CHAPTER XVI
THE WRITING OF MY BOOKS: PART I
My active literary career dates from my return from America. Hitherto, with the exception of the Handbook to Japan and the potboiler for the North German Lloyd, and a shilling shocker, published anonymously, and the two series of articles on Japan executed for the San Francisco Chronicle and McClure’s Syndicate respectively, my literary aspirations had all been poetical. I had published volumes of my own verse entitled: Frithjof and Ingebjorg, Australian Lyrics, A Poetry of Exiles, A Summer Christmas, In Cornwall and Across the Sea, Edward the Black Prince, The Spanish Armada, Lester the Loyalist, and four anthologies, Australian Ballads and Rhymes, A Century of Australian Song, Australian Poets and Younger American Poets, one of which, Australian Ballads, had a very large sale, though I only had ten pounds for doing it.
THE DINING-ROOM AT 32 ADDISON MANSIONS.
(From the Painting by Yoshio Markino.)
But in America I had been under the necessity of making money, because my private income was unequal to the increased expense of living in America. The articles for McClure and the San Francisco Chronicle were the outcome of this necessity, and having found that I could add materially to my income by writing about travel when in America, I conceived the idea of making my articles on Japan, a country then but little known in England, into a book. I went to Mr. A. P. Watt, then not many years established, and he procured me a commission from Hutchinson & Co.—the first of a series of commissions which has gone on from that day to this. That book was The Japs at Home, the most successful, in point of sales, of all my books, for not less than a hundred and fifty thousand copies of it have been sold by various publishers. Hutchinson & Co. brought out editions of it at eighteen shillings (two), six shillings, and three-and-six, and then, having got through four editions of it, and believing the sale at an end, gave the book up to me. Another publisher sold fifteen thousand copies of it at half-a-crown, and then exchanged the book rights with me for the serial rights, and since then there has been a shilling edition, an enormous sixpenny edition, and a threepenny-halfpenny edition; the shilling and the threepenny-halfpenny editions are selling still.
Following The Japs at Home came On the Cars and Off, the success of which was ruined by having illustrations which took six weeks to produce. It was a guinea book, and a first edition of a thousand copies was sold directly. But the second edition was not ready till nearly two months later, and by that time the interest in the book was dead.
My next book of travel was Brittany for Britons, published as one of the familiar little half-crown guides of A. and C. Black, of which a great number of copies were sold. I cannot say how many, because I parted with the copyright.

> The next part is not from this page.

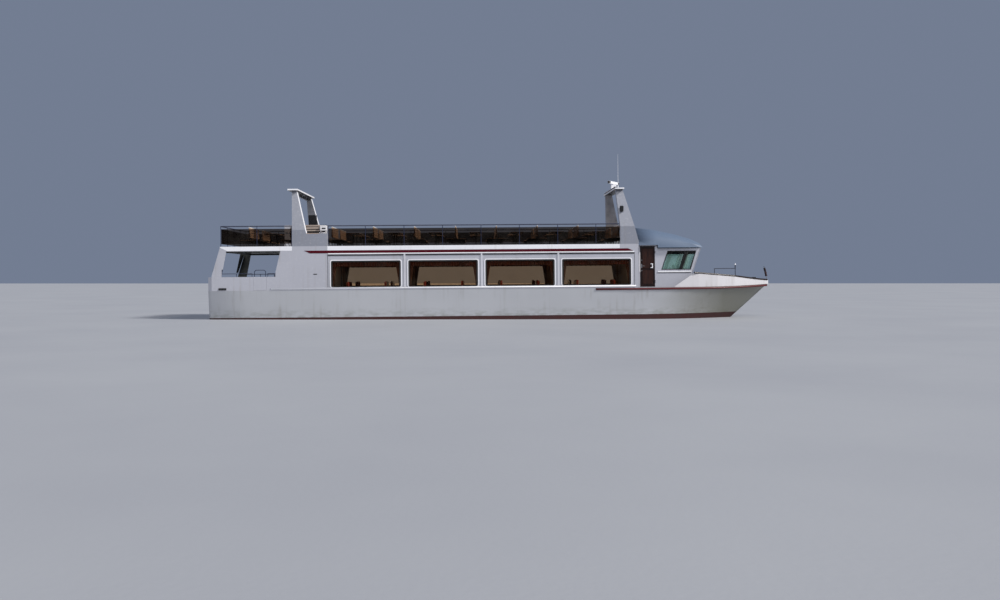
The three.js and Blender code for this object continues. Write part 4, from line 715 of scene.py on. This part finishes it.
seat_cloth = woven("seat_cloth", srgb(96, 26, 28), srgb(120, 48, 44), 4, 0.4, 420, "xyz", 0.08, 0.8, 0.0007)
board_wood = varnished_wood("board_wood", "saloon_furniture", srgb(92, 54, 34), srgb(130, 84, 54))
laminate = varnished_wood("laminate", "saloon_furniture", srgb(142, 104, 74), srgb(176, 136, 100),
                          (1.3, 22, 22))
stem_steel = bare_metal("stem_steel", srgb(150, 150, 152), srgb(110, 110, 112), 0.3, 0.0004)
for side, sign in SIDES.items():
    plinths = bmesh.new()
    tops = bmesh.new()
    stems = bmesh.new()
    y0, y1 = (sign * y for y in BENCH_Y)
    pad_y0, pad_y1 = y0 + sign * SEAT.side, y1 - sign * SEAT.side
    for n, x in enumerate(BAYS, 1):
        pads = bmesh.new()
        for end in (-1, 1):
            rear = x + end * SEAT.rear
            back = rear - end * SEAT.panel
            block(plinths, (x + end * (SEAT.front + SEAT.tuck), y0, SALOON_FLOOR + SEAT.kick),
                  (rear, y1, SEAT.board), 0.006)
            block(plinths, (back, y0, SEAT.board + 0.001), (rear, y1, SEAT.back_top - SEAT.cap), 0.004)
            cushion(pads, (x + end * SEAT.front, pad_y0, SEAT.board + 0.002),
                    (back - end * SEAT.back_thick, pad_y1, SEAT.top), 0.018)
            cushion(pads, (back - end * 0.002, pad_y0, SEAT.board + 0.006),
                    (back - end * (SEAT.back_thick - 0.004), pad_y1, SEAT.back_top), 0.014)
        seats = made(f"saloon_cushions_{side}_{n}", pads, seat_cloth, smooth=True)
        block(tops, (x - SALOON_TABLE.half, y0, SALOON_TABLE.top - SALOON_TABLE.thick),
              (x + SALOON_TABLE.half, y1, SALOON_TABLE.top), 0.008)
        stem_y = sign * SALOON_TABLE.stem_y
        for foot, head, *shape in TABLE_STEM:
            rod(stems, (x, stem_y, SALOON_FLOOR + foot), (x, stem_y, SALOON_FLOOR + head), *shape)
    plinth = made(f"saloon_plinths_{side}", plinths, board_wood)
    made(f"saloon_tables_{side}", tops, laminate)
    made(f"saloon_table_feet_{side}", stems, stem_steel)
    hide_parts("saloon_seating")

# The sun deck's benches stand back to back: planks of oiled hardwood bolted to black steel end
# frames, with a board along the top of each back that is painted white as a painted highlight, for
# the light that catches the tops. A table stands between two.
BENCH_PITCH = 2.014
BENCH_ROWS = [-12.148 + BENCH_PITCH * n for n in range(10)]
BENCH = Sizes(inner=0.45, outer=2.40, seat=3.98, plank=0.026, reach=0.48, slot=0.075)
BACK = Sizes(foot=4.09, top=4.555, foot_out=0.030, top_out=0.010, thick=0.018, side=0.002)
CAP = Sizes(half=0.03, z0=4.560, z1=4.598)
DECK_TOP = 3.5405
HATCH = (-11.25, -8.95)
DECK_TABLE = Sizes(half=0.32, inner=0.60, outer=2.38, top=4.29, plank=0.024)
LEG_HALF = 0.02
LEG_IN = 0.032
BRACE = Sizes(foot=0.19, head=0.34, under=0.06, radius=0.016)
TABLE_LEGS = (DECK_TABLE.inner + 0.12, DECK_TABLE.outer - 0.16)
# Columns: half its length along and across the boat, its foot and head, and how far it is eased.
BENCH_LEG = [(0.009, LEG_HALF, DECK_TOP + 0.01, CAP.z0 - 0.002, 0.003),
             (0.46, LEG_HALF, BENCH.seat - 0.068, BENCH.seat - 0.028, 0.004),
             (0.22, LEG_HALF + 0.01, DECK_TOP, DECK_TOP + 0.012, 0.003)]
TABLE_LEG = [(0.30, 0.02, DECK_TABLE.top - 0.058, DECK_TABLE.top - 0.025, 0.004),
             (0.03, 0.03, DECK_TOP + 0.01, DECK_TABLE.top - 0.056, 0.006),
             (0.18, 0.035, DECK_TOP, DECK_TOP + 0.012, 0.003)]


def over_hatch(x, reach):
    return x + reach > HATCH[0] and x - reach < HATCH[1]


def boards(start, end, count, gap):
    """The two edges of each of a row of equal boards."""
    wide = (end - start - (count - 1) * gap) / count
    return [(start + n * (wide + gap), start + n * (wide + gap) + wide) for n in range(count)]


def leg(mesh, x, y, bars):
    for half_x, half_y, z0, z1, soften in bars:
        block(mesh, (x - half_x, y - half_y, z0), (x + half_x, y + half_y, z1), soften)


GRAIN_ALONG = (1.3, 26, 26)
bench_wood = varnished_wood("bench_wood", "bench_wood", srgb(186, 152, 122), srgb(218, 190, 162),
                            GRAIN_ALONG)
# The boards along the backs' tops are painted white as a painted highlight.
bench_cap_highlight = white_paint("bench_cap_highlight", srgb(232, 230, 226), 0.5, "bench_wood")
bench_black = black_shell("bench_black", srgb(22, 22, 24), 60, 0.4)
for side, sign in SIDES.items():
    planks = bmesh.new()
    caps = bmesh.new()
    frames = bmesh.new()
    inner, outer = sign * BENCH.inner, sign * BENCH.outer
    for x in BENCH_ROWS:
        if sign > 0 and over_hatch(x, BENCH.reach):
            continue
        for end in (-1, 1):
            for near, far in boards(BENCH.slot, BENCH.reach, 3, 0.014):
                block(planks, (x + end * near, inner, BENCH.seat - BENCH.plank),
                      (x + end * far, outer, BENCH.seat), 0.004)
            for z0, z1 in boards(BACK.foot, BACK.top, 4, 0.018):
                share = ((z0 + z1) / 2 - BACK.foot) / (BACK.top - BACK.foot)
                out = BACK.foot_out + share * (BACK.top_out - BACK.foot_out)
                block(planks, (x + end * (out - BACK.thick / 2), inner + sign * BACK.side, z0),
                      (x + end * (out + BACK.thick / 2), outer - sign * BACK.side, z1), 0.003)
        block(caps, (x - CAP.half, inner, CAP.z0), (x + CAP.half, outer, CAP.z1), 0.008)
        for y in (inner + sign * LEG_IN, (inner + outer) / 2, outer - sign * LEG_IN):
            leg(frames, x, y, BENCH_LEG)
            for end in (-1, 1):
                rod(frames, (x + end * BRACE.foot, y, DECK_TOP + 0.01),
                    (x + end * BRACE.head, y, BENCH.seat - BRACE.under), BRACE.radius, 8)
    for x in [row - BENCH_PITCH / 2 for row in BENCH_ROWS[1:]]:
        if sign > 0 and over_hatch(x, DECK_TABLE.half):
            continue
        for x0, x1 in boards(x - DECK_TABLE.half, x + DECK_TABLE.half, 5, 0.01):
            block(planks, (x0, sign * DECK_TABLE.inner, DECK_TABLE.top - DECK_TABLE.plank),
                  (x1, sign * DECK_TABLE.outer, DECK_TABLE.top), 0.004)
        for y in TABLE_LEGS:
            leg(frames, x, sign * y, TABLE_LEG)
    wood = made(f"deck_bench_planks_{side}", planks, bench_wood)
    made(f"deck_bench_caps_{side}", caps, bench_cap_highlight)
    made(f"deck_bench_frames_{side}", frames, bench_black)
    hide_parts(f"sun_deck_seating_{side}")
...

After this my energies were diverted from travel-books for a while, because I wanted to try my hand at novel-writing. The result was A Japanese Marriage, which, after The Japs at Home, has been my most successful book in sales. About ten thousand copies of it were sold in octavo form, and as a sixpenny various publishers have sold a hundred and twenty thousand.
For two years after our return from America we confined ourselves to short excursions to the milder parts of England—Hampshire, chiefly round Norman Christchurch; Devonshire, in the nook of Dartmoor round Drewsteignton, and on the gloriously wild coast round Salcombe; and the woods of the Isle of Wight. During this period I finished The Japs at Home, and wrote On the Cars and Off, which was not published till 1895, about our double journey across America from Halifax to Vancouver’s Island.